# START OF MATERIAL

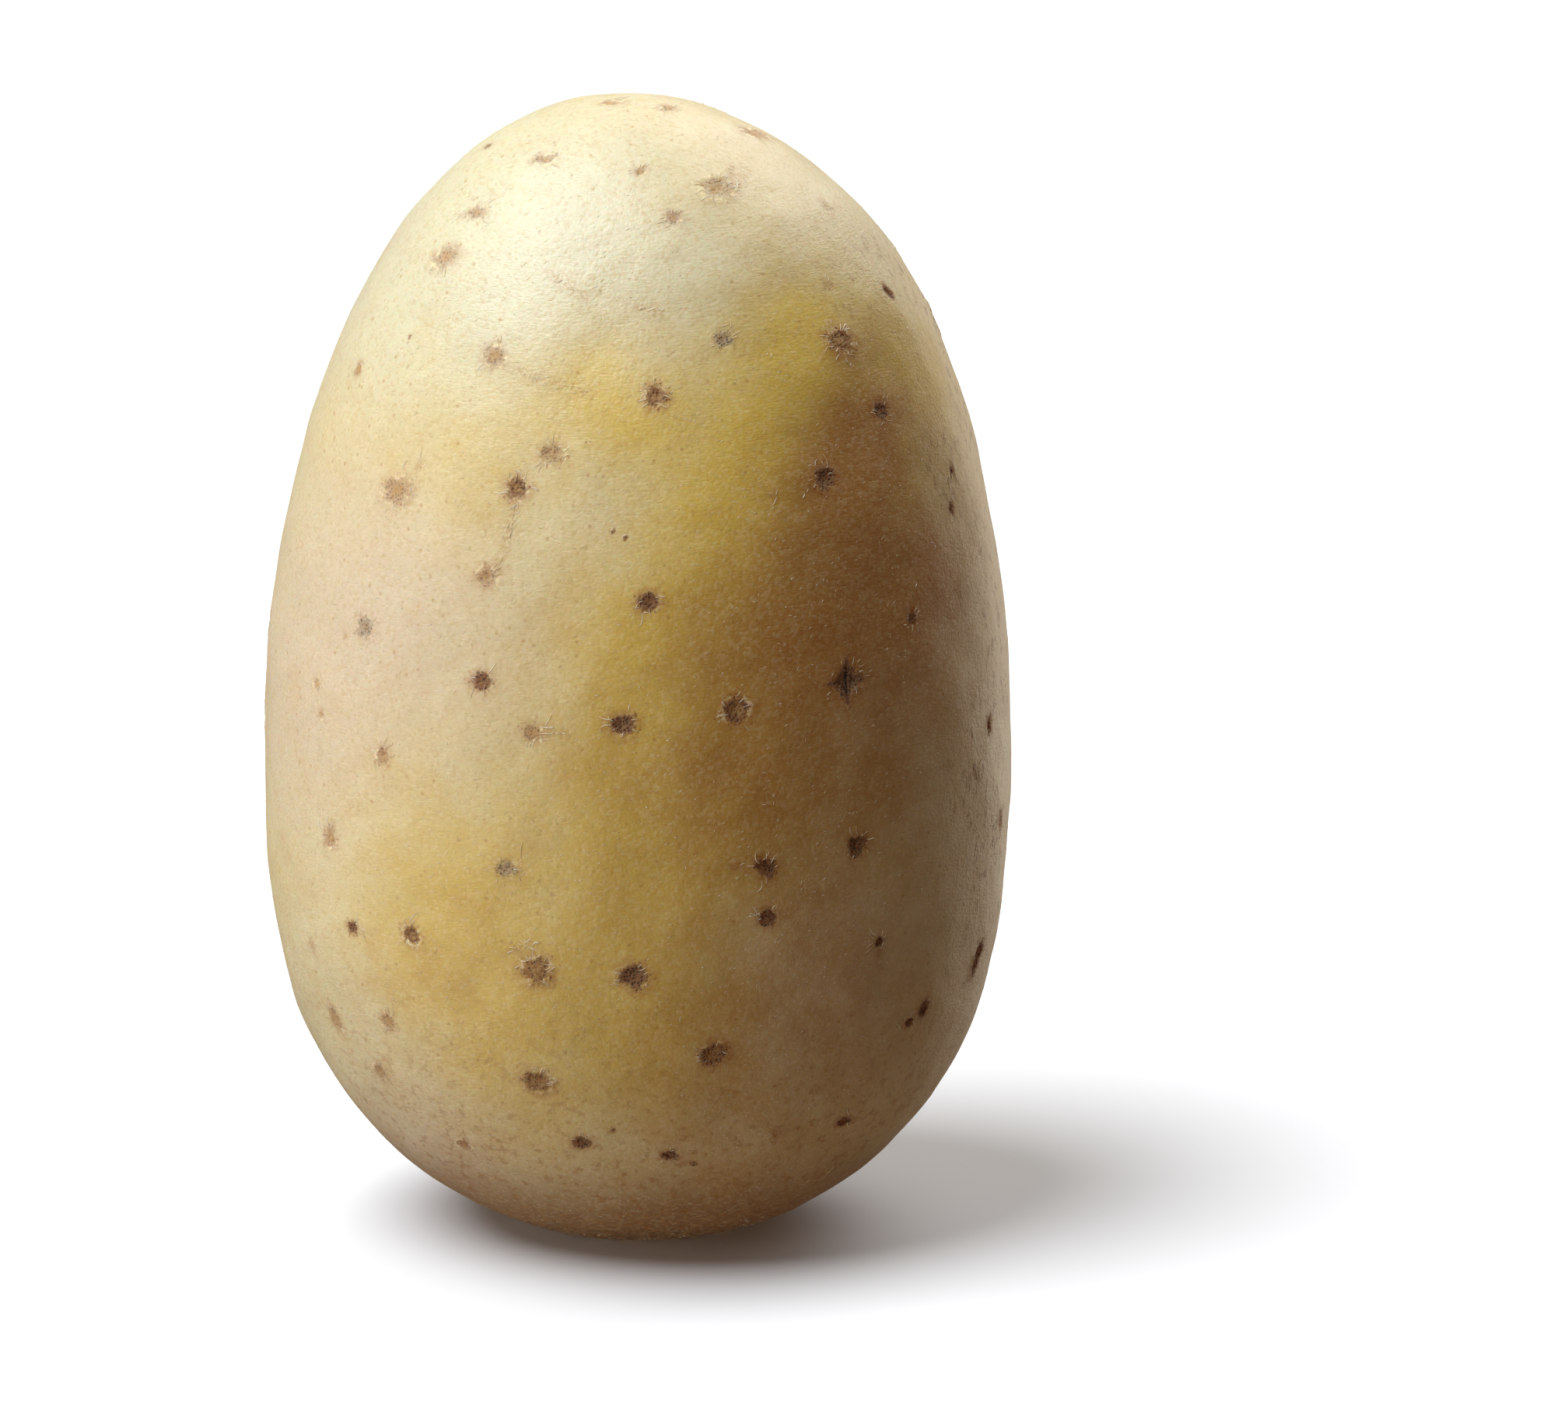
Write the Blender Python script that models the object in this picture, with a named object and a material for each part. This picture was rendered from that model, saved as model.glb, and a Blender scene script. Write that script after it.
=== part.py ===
"""A potato: one tuber, grown as a single solid, that stands on a small flat spot at its broad end.

Metres, +Z up. The origin is under the middle of the tuber, on the plane that it stands on.
+X runs across its width, +Y through its thickness, and the side that faces -Y is its front.
"""
import math

import bpy
import bmesh
import numpy as np

# Driving dimensions
HEIGHT = 0.100
WIDTH = 0.0655
THICKNESS = 0.058
GIRTH_HEIGHT = 0.0435       # how far up the tuber is widest
FOOT_RADIUS = 0.009         # the flat spot it stands on
FOOT_BLEND = 0.0008         # height over which the skin curves up out of the flat spot

# How full each end is: 2 is an ellipse, more is blunter
TOP_FULLNESS = 2.1
BOTTOM_FULLNESS = 2.8

# The growing tip leans, so the tip sits this far off the middle
TIP_LEAN_X = -0.0014
TIP_LEAN_Y = 0.0015
TIP_LEAN_POWER = 6          # the lean is kept to the last part of the height

# Broad swells and dents: (turn from the front towards +X in degrees, height, radius, depth),
# in metres, where a positive depth swells outwards
SWELLS = (
    (90, 0.086, 0.016, 0.0014),      # the right shoulder
    (42, 0.073, 0.012, -0.0009),     # the hollow below that shoulder, on the front
    (36, 0.085, 0.012, 0.0004),      # the lobe above the hollow
    (-45, 0.064, 0.015, -0.0004),    # the flatter left cheek
    (-60, 0.030, 0.018, 0.0003),
    (5, 0.055, 0.018, 0.0003),
    (10, 0.022, 0.014, -0.0003),
    (150, 0.060, 0.018, 0.0006),     # the back has its own lobes and hollows
    (205, 0.075, 0.013, -0.0007),
    (235, 0.035, 0.017, 0.0005),
    (120, 0.030, 0.015, -0.0006),
)

# The grid that the skin is drawn on
SEGMENTS = 64
RINGS = 44

SKIN_COLOUR = (0.56, 0.43, 0.20, 1.0)
SKIN_ROUGHNESS = 0.42


def end_girth(lift, fullness):
    """Girth at a height, as a part of the full girth: the root of one minus lift to a power.

    lift runs from 0 at the widest level to 1 at the end of the tuber.
    """
    return np.sqrt(np.clip(1.0 - np.abs(lift) ** fullness, 0.0, 1.0))


def plain_form(directions):
    """The tuber without its swells, for points on the unit sphere.

    A point's height follows its rise on the sphere, over the upper part's length or the lower
    part's, and its distance from the middle is the girth at that height.
    """
    rise = directions[:, 2]
    upper = rise > 0.0
    level = np.where(upper, HEIGHT - GIRTH_HEIGHT, GIRTH_HEIGHT)
    fullness = np.where(upper, TOP_FULLNESS, BOTTOM_FULLNESS)
    circle = np.sqrt(np.clip(1.0 - rise ** 2, 1e-12, 1.0))
    girth = end_girth(rise, fullness) / circle
    points = np.empty_like(directions)
    points[:, 0] = directions[:, 0] * girth * WIDTH / 2
    points[:, 1] = directions[:, 1] * girth * THICKNESS / 2
    points[:, 2] = GIRTH_HEIGHT + rise * level
    return points


def on_plain_form(turn, height):
    """The point of the plain form at a turn from the front, in degrees, and a height."""
    rise = height - GIRTH_HEIGHT
    upper = rise > 0.0
    level = HEIGHT - GIRTH_HEIGHT if upper else GIRTH_HEIGHT
    girth = float(end_girth(rise / level, TOP_FULLNESS if upper else BOTTOM_FULLNESS))
    angle = math.radians(turn)
    return np.array((math.sin(angle) * girth * WIDTH / 2, -math.cos(angle) * girth * THICKNESS / 2, height))


def swollen(points):
    """Moves the skin out or in, along lines from the middle, by the sum of bell-shaped swells.

    A swell's share at a point is its depth times e to the minus square of distance over radius.
    """
    outward = points - np.array((0.0, 0.0, GIRTH_HEIGHT))
    outward /= np.linalg.norm(outward, axis=1)[:, None]
    push = np.zeros(len(points))
    for turn, height, radius, depth in SWELLS:
        distance = np.linalg.norm(points - on_plain_form(turn, height), axis=1)
        push += depth * np.exp(-(distance / radius) ** 2)
    return points + outward * push[:, None]


def leaning(points):
    """Shifts the tip sideways, by a share that grows with a power of the height."""
    share = np.clip(points[:, 2] / HEIGHT, 0.0, 1.0) ** TIP_LEAN_POWER
    moved = points.copy()
    moved[:, 0] += TIP_LEAN_X * share
    moved[:, 1] += TIP_LEAN_Y * share
    return moved


def footed(points):
    """Presses the bottom flat at the height where the plain form is as wide as the foot.

    Below that height the skin lies in one plane. Over the blend's height above it the rise goes
    with the square, so the skin leaves the plane level, and from there on it keeps its own curve.
    """
    reach = FOOT_RADIUS / (WIDTH / 2)
    plane = GIRTH_HEIGHT * (1.0 - (1.0 - reach ** 2) ** (1.0 / BOTTOM_FULLNESS))
    above = np.clip(points[:, 2] - plane, 0.0, None)
    rise = np.where(above < FOOT_BLEND, above ** 2 / (2 * FOOT_BLEND), above - FOOT_BLEND / 2)
    moved = points.copy()
    moved[:, 2] = plane + rise
    return moved


def stood_on_origin(points):
    """Puts the middle of the outer box over the origin, with the foot at height 0 and full height."""
    low = points.min(axis=0)
    high = points.max(axis=0)
    size = np.array((WIDTH, THICKNESS, HEIGHT))
    middle = np.array(((low[0] + high[0]) / 2, (low[1] + high[1]) / 2, low[2]))
    return (points - middle) * size / (high - low)


def tuber_mesh():
    """A sphere's grid whose points are moved onto the tuber, with the foot as one flat face."""
    grid = bmesh.new()
    bmesh.ops.create_uvsphere(grid, u_segments=SEGMENTS, v_segments=RINGS, radius=1.0)
    directions = np.array([vertex.co for vertex in grid.verts])
    directions /= np.linalg.norm(directions, axis=1)[:, None]
    points = stood_on_origin(footed(leaning(swollen(plain_form(directions)))))
    for vertex, point in zip(grid.verts, points):
        vertex.co = point
    under = [face for face in grid.faces if max(vertex.co.z for vertex in face.verts) < 1e-6]
    bmesh.ops.dissolve_faces(grid, faces=under, use_verts=True)
    bmesh.ops.recalc_face_normals(grid, faces=grid.faces)
    mesh = bpy.data.meshes.new("potato")
    grid.to_mesh(mesh)
    grid.free()
    mesh.shade_smooth()
    return mesh


def skin_material():
    """Thin, dry, cream-yellow potato skin."""
    material = bpy.data.materials.new("potato skin")
    material.use_nodes = True
    shader = material.node_tree.nodes["Principled BSDF"]
    shader.inputs["Base Color"].default_value = SKIN_COLOUR
    shader.inputs["Roughness"].default_value = SKIN_ROUGHNESS
    shader.inputs["Metallic"].default_value = 0.0
    return material


def main():
    for old in list(bpy.data.objects):
        bpy.data.objects.remove(old)
    collection = bpy.data.collections.new("potato")
    bpy.context.scene.collection.children.link(collection)
    potato = bpy.data.objects.new("potato", tuber_mesh())
    potato.data.materials.append(skin_material())
    collection.objects.link(potato)


main()
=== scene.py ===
import math

import bpy
import numpy as np
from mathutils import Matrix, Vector


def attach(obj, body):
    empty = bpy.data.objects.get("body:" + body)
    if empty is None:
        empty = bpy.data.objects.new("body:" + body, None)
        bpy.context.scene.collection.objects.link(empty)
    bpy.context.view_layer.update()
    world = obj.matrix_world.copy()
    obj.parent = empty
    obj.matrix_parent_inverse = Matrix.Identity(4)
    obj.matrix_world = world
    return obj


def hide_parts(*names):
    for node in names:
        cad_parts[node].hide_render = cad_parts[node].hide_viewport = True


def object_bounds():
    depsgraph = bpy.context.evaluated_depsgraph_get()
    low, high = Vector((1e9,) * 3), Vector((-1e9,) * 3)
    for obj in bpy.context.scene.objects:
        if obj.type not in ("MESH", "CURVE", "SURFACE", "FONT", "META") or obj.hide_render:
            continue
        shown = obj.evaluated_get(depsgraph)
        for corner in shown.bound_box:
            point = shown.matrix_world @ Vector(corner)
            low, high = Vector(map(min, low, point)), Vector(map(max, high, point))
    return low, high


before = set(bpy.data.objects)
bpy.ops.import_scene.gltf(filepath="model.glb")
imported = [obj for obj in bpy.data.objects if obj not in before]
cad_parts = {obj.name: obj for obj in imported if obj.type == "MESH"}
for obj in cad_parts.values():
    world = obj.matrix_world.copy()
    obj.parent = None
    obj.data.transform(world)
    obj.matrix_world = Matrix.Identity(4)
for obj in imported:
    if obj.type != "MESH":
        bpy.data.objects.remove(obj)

cad_low, cad_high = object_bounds()

MM = 0.001
WIDTH, THICKNESS, HEIGHT = (high - low for low, high in zip(cad_low, cad_high))

# The tuber's form, as the part's source states it
GIRTH_HEIGHT = 0.0435
FOOT_RADIUS = 0.009
FOOT_BLEND = 0.0008
TOP_FULLNESS = 2.1
BOTTOM_FULLNESS = 2.8
TIP_LEAN = (-0.0014, 0.0015)
TIP_LEAN_POWER = 6
# Broad swells and dents: turn from the front in degrees, height, radius and depth in metres
SWELLS = (
    (90, 0.086, 0.016, 0.0014),
    (42, 0.073, 0.012, -0.0009),
    (36, 0.085, 0.012, 0.0004),
    (-45, 0.064, 0.015, -0.0004),
    (-60, 0.030, 0.018, 0.0003),
    (5, 0.055, 0.018, 0.0003),
    (10, 0.022, 0.014, -0.0003),
    (150, 0.060, 0.018, 0.0006),
    (205, 0.075, 0.013, -0.0007),
    (235, 0.035, 0.017, 0.0005),
    (120, 0.030, 0.015, -0.0006),
)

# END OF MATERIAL

• _GIVEN PROBLEM_:
Take every line from the one containing "point = shown.matrix_world" to the end of the listing and output it exactly, with nothing else.

• _ANSWER TO THIS TASK_:
            point = shown.matrix_world @ Vector(corner)
            low, high = Vector(map(min, low, point)), Vector(map(max, high, point))
    return low, high


before = set(bpy.data.objects)
bpy.ops.import_scene.gltf(filepath="model.glb")
imported = [obj for obj in bpy.data.objects if obj not in before]
cad_parts = {obj.name: obj for obj in imported if obj.type == "MESH"}
for obj in cad_parts.values():
    world = obj.matrix_world.copy()
    obj.parent = None
    obj.data.transform(world)
    obj.matrix_world = Matrix.Identity(4)
for obj in imported:
    if obj.type != "MESH":
        bpy.data.objects.remove(obj)

cad_low, cad_high = object_bounds()

MM = 0.001
WIDTH, THICKNESS, HEIGHT = (high - low for low, high in zip(cad_low, cad_high))

# The tuber's form, as the part's source states it
GIRTH_HEIGHT = 0.0435
FOOT_RADIUS = 0.009
FOOT_BLEND = 0.0008
TOP_FULLNESS = 2.1
BOTTOM_FULLNESS = 2.8
TIP_LEAN = (-0.0014, 0.0015)
TIP_LEAN_POWER = 6
# Broad swells and dents: turn from the front in degrees, height, radius and depth in metres
SWELLS = (
    (90, 0.086, 0.016, 0.0014),
    (42, 0.073, 0.012, -0.0009),
    (36, 0.085, 0.012, 0.0004),
    (-45, 0.064, 0.015, -0.0004),
    (-60, 0.030, 0.018, 0.0003),
    (5, 0.055, 0.018, 0.0003),
    (10, 0.022, 0.014, -0.0003),
    (150, 0.060, 0.018, 0.0006),
    (205, 0.075, 0.013, -0.0007),
    (235, 0.035, 0.017, 0.0005),
    (120, 0.030, 0.015, -0.0006),
)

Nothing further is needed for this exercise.